Toward the end of the period, Mike Mottau and Sean Avery were given matching unsportsmanlike conduct penalties (Avery was sent to the locker room for some reason) as they nearly came to blows after a Mottau hit and the typical subsequent Avery face-wash/chirp/glove magnet trifecta. The penalties carried over into the second, and the two went at it for real as soon as the penalties expired. (By “went at it”, I mean stretched their laundry and swung each other around a little.)
The second period was the Islanders turn to dominate play as they outshot the Rangers 16-8 in the frame, but the Rangers manged to regain the lead. Ryan Callahan worked through Travis Hamonic in the corner to Nabokov’s right and fired a cross ice pass to a streaking Steve Eminger who had somehow lost Jay Pandolfo and went undetected by Marty Reasoner to bang it past Nabokov. Again, there were more Islanders in the area than Rangers.
One of the surprises of the night was the work of the newly developed second power play unit featuring Blake Comeau, Michael Grabner, Nino Niederreiter, Brian Rolston and Travis Hamonic. They had sustained pressure, fantastic puck movement, and continued the pressure for well after the power play expired on a couple of occasions tonight. (Andrew MacDonald replaced Rolston towards the end of both power plays, and was outstanding). It is not the group of guys you would expect to generate that much pressure, but it may be interesting. Sometimes things just work.
The second period also saw a tremendous five on three penalty kill for over a minute and a half. About thirty seconds after Milan Jurcina’s initial hooking call, Marty Reasoner was whistled for a trip. Nielsen, MacDonald and Hamonic were stellar throughout the kill. They were physical, moving people from in front of the net, not giving the Rangers anything to shoot at and were on for the entire minute and a half plus. That was the most gassed I have ever seen a hockey player. By the time MacDonald was whistled for a roughing (from a tremendous battle with Callahan), the three of them could barely move.
The third period saw some back and forth battling. At 6:58 of the third on an Islander power play, John Tavares showed his vision by firing a pass through the crease from the corner to Lundqvist’s left that landed right on Matt Moulson’s tape for an easy tap-in knotting the game at two. Unfortunately, the
misplay of the night is going to be Josh Bailey’s Chris Campoli-like clearing attempt that led to the game winning goal.
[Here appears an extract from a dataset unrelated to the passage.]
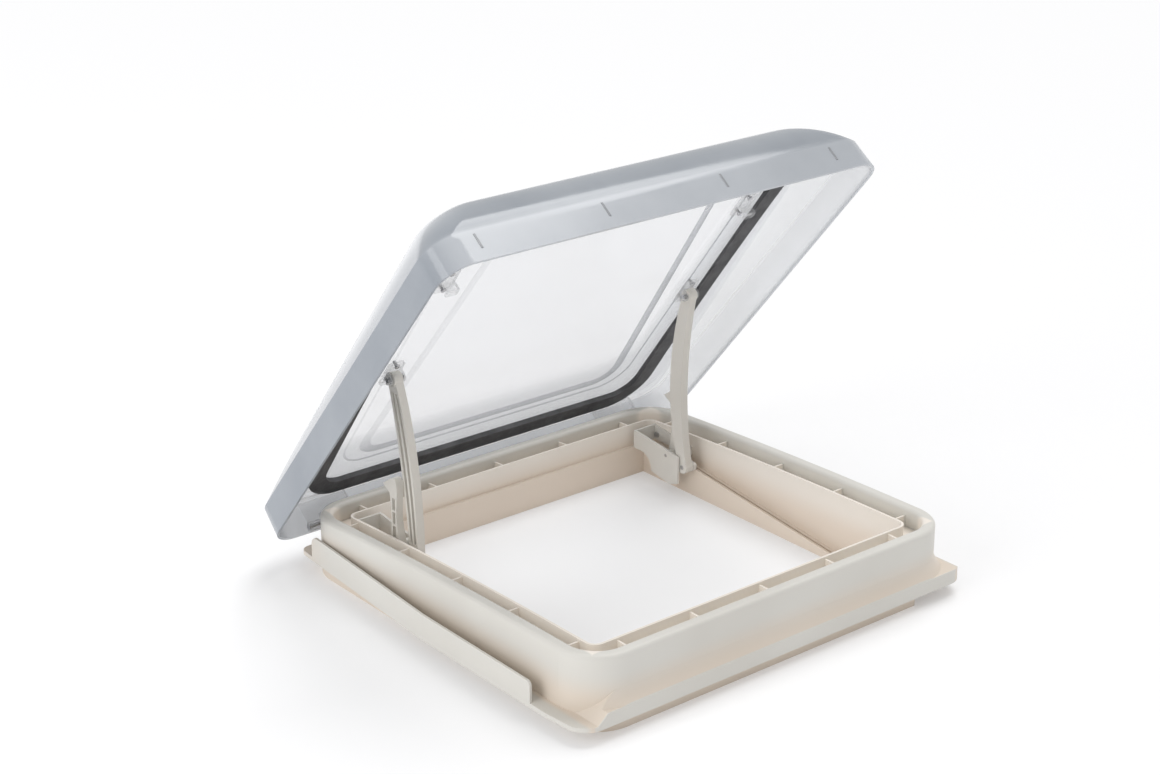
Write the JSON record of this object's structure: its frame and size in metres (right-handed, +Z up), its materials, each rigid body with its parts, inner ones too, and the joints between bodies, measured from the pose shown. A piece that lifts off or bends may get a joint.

Bailey ended up with the puck on his stick between the circles in the defensive zone, put it on his backhand and floated a weak clearing attempt that was taken by Brandon Dubinsky and quickly moved to Brad Richards who was by himself to Nabokov’s right.
The empty net goal came with less than one second in regulation off a mid-ice shot from Callahan after a furious Isles push.
Ramblings and Observations
As much as this was probably Mike Mottau’s best game this season, it is still entirely noticeable when he’s on the ice (for the wrong reasons). It tends to be worse when he is on the ice with lines three or four. It may be time to look to Bridgeport.
Blake Comeau actually looked good tonight. He was hitting, he was skating, and he also had only 10:54 of ice time. This may be his magic number.
Nino was not visible in a good way. I hope Islander fans aren’t expecting him to be a savior. His PP2 line was effective and that may be very helpful going forward.
We got a good scare tonight when Matt Martin left for a few minutes after fighting Brandon Prust with what appeared to be Islander-shoulder. The team can not afford to lose any physicality to the lineup…especially a guy who is responsible for about 20% of their hits.
The Islanders need to stop knocking opponents into their own goaltenders.
Despite some pretty poor play lately, there are probably better “scratch” candidates than Kyle Okposo. Let’s hope this is a one time thing and he has his head right because he can do well if this team plays like it did tonight.
PA Parenteau is the Isles best puck carrying forward and is generally calm and cool distributing. The Isles may want to consider re-signing him…particularly if Okposo, Bailey and Comeau don’t start coming around soon.
Tonight, the Isles outshot AND outhit the Rangers and also had more power plays. While it didn’t bear out in the “W” column, that is the formula for winning hockey games.